Deregulation and Protectionism
A shift toward deregulation, tax cuts, and protectionist trade policies could increase volatility in the foreign exchange market. New tariffs, particularly with China, could disrupt global supply chains and cause significant fluctuations in currency prices. Corporate tax cuts may initially boost investment and strengthen the dollar, but rising deficits and inflation risks could weaken the dollar later. Companies need to be prepared for potential currency fluctuations and adjust their strategies accordingly.

Key Foreign Exchange Considerations for Businesses in 2024

1. Monitor the Dollar’s Trajectory
The U.S. dollar plays a central role in global trade and finance. As the 2024 election draws closer, businesses must closely monitor economic indicators such as interest rates, inflation, and GDP growth, as these directly impact the value of the dollar. Uncertainty surrounding the election and its possible outcomes is likely to contribute to short-term volatility.
Businesses should anticipate shifts in the dollar’s value based on election results, particularly in relation to other major currencies such as the euro, yen, and yuan. Increased dollar volatility may have broad implications for industries with international exposure, including exporters, importers, and companies with substantial foreign currency-denominated debt. Regularly assessing foreign exchange risk exposure and adjusting financial strategies accordingly will be essential. Companies should consider subscribing to price alerts to secure the best rates for their business.

2. Currency Hedging Strategies
Given the potential for volatility in currency markets linked to the election, companies should consider implementing or enhancing their foreign exchange hedging strategies.
Financial instruments like futures contracts, options, and swaps can help mitigate the impact of unfavorable currency movements on revenues and profits.

 

Key hedging strategies include:

Futures Contracts: These contracts allow businesses to lock in exchange rates for future transactions, providing protection against adverse currency movements. This is particularly beneficial for companies relying on predictable cash flows for budgeting purposes.

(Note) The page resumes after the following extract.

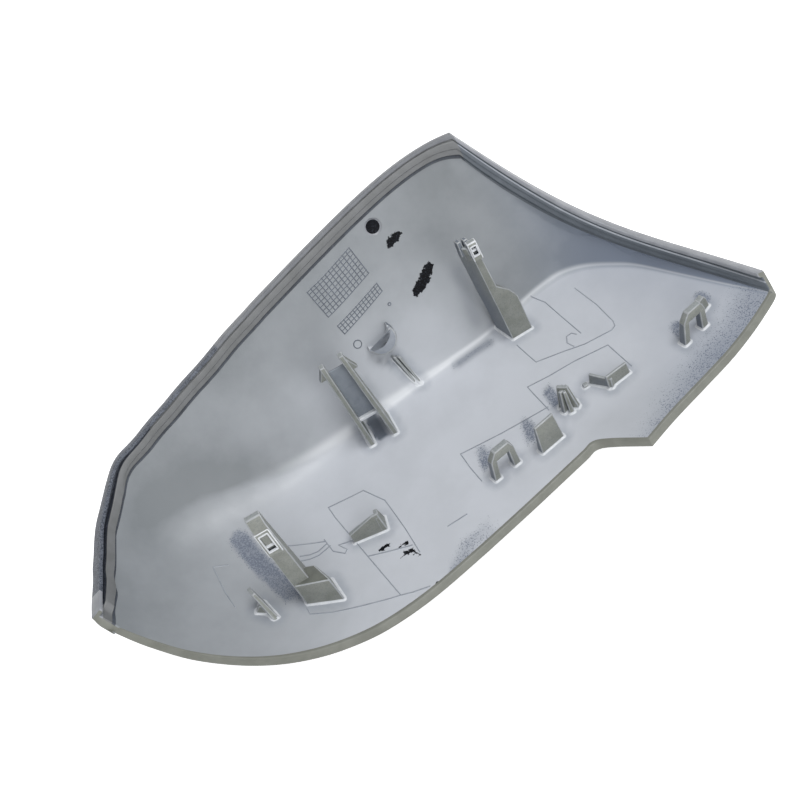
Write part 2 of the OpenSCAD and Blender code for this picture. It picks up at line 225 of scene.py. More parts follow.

Currency Options: Currency options give businesses the flexibility to hedge against downside risks while retaining the opportunity to benefit from favorable currency movements. This strategy is especially useful in uncertain market conditions.

Revenue Diversification: By diversifying revenue streams across multiple currencies and regions, businesses can reduce reliance on any single market or currency. This natural hedge can help offset the impact of currency fluctuations on overall profitability.

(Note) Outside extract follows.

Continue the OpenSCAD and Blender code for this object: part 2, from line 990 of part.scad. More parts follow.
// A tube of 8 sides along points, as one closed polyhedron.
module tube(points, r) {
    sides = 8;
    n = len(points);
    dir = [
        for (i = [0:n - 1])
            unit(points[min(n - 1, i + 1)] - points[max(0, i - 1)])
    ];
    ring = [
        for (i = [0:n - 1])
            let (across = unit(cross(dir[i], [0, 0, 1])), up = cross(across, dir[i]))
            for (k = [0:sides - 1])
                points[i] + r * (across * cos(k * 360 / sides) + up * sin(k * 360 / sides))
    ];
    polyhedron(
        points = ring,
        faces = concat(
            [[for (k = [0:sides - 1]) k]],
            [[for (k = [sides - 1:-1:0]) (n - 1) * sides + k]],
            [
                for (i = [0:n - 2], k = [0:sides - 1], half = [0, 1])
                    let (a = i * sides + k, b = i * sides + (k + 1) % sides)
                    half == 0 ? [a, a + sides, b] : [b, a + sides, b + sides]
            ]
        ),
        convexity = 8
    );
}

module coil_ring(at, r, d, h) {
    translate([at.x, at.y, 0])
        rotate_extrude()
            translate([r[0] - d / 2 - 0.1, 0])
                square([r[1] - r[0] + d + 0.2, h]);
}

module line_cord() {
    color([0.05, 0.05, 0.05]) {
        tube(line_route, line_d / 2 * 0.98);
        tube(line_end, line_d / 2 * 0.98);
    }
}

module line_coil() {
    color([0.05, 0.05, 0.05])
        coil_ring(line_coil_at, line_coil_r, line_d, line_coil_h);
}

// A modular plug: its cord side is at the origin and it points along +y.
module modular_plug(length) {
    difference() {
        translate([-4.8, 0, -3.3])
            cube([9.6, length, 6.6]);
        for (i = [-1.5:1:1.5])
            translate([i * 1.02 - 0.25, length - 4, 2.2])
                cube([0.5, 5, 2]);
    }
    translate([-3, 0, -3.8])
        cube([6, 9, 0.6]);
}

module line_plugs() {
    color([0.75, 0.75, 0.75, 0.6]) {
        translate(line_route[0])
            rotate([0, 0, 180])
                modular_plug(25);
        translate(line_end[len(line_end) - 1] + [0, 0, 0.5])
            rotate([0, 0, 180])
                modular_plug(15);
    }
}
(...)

3. Diversifying Supply Chains and Markets
The possibility of new trade barriers or tariffs arising from the 2024 election highlights the importance of diversifying supply chains and international markets.
Companies heavily reliant on one country or region for supplies or sales may be particularly exposed to changes in trade policy. To mitigate risks, businesses should explore alternative markets and suppliers in regions less affected by potential trade disruptions.

For example, companies dealing with China or Europe may need to consider diversifying investments in emerging markets such as Southeast Asia, Latin America, or Africa, where currency risk may be less tied to shifts in U.S. trade policy. This approach can help reduce the impact of currency fluctuations and trade policy changes on operating margins.

4. Stay Informed on Global Economic Developments:
The outcome of the U.S. election will be just one factor influencing currency markets in 2024. Other global economic developments, such as the ongoing conflict in Ukraine, energy market fluctuations, and changing economic conditions in China and Europe, will also play critical roles.
For businesses, it is essential to stay informed on these developments and integrate them into their foreign exchange strategies.

For instance, changes in energy prices could affect currencies tied to commodities such as the Canadian dollar or Australian dollar. Similarly, shifts in European economic policy or monetary easing in Japan could impact major currency pairs like USD/EUR or USD/JPY. Companies need to remain proactive and adapt their currency risk management strategies as global conditions evolve.

 

The 2024 U.S. elections present both risks and opportunities for businesses engaged in international trade and investment. The outcome will impact U.S. economic, financial, and trade policies, which will, in turn, influence foreign exchange markets. By closely monitoring the potential effects of the elections, adopting effective currency hedging strategies, and diversifying supply chains and markets, companies can better navigate uncertainty and position themselves for success in an ever-changing global landscape.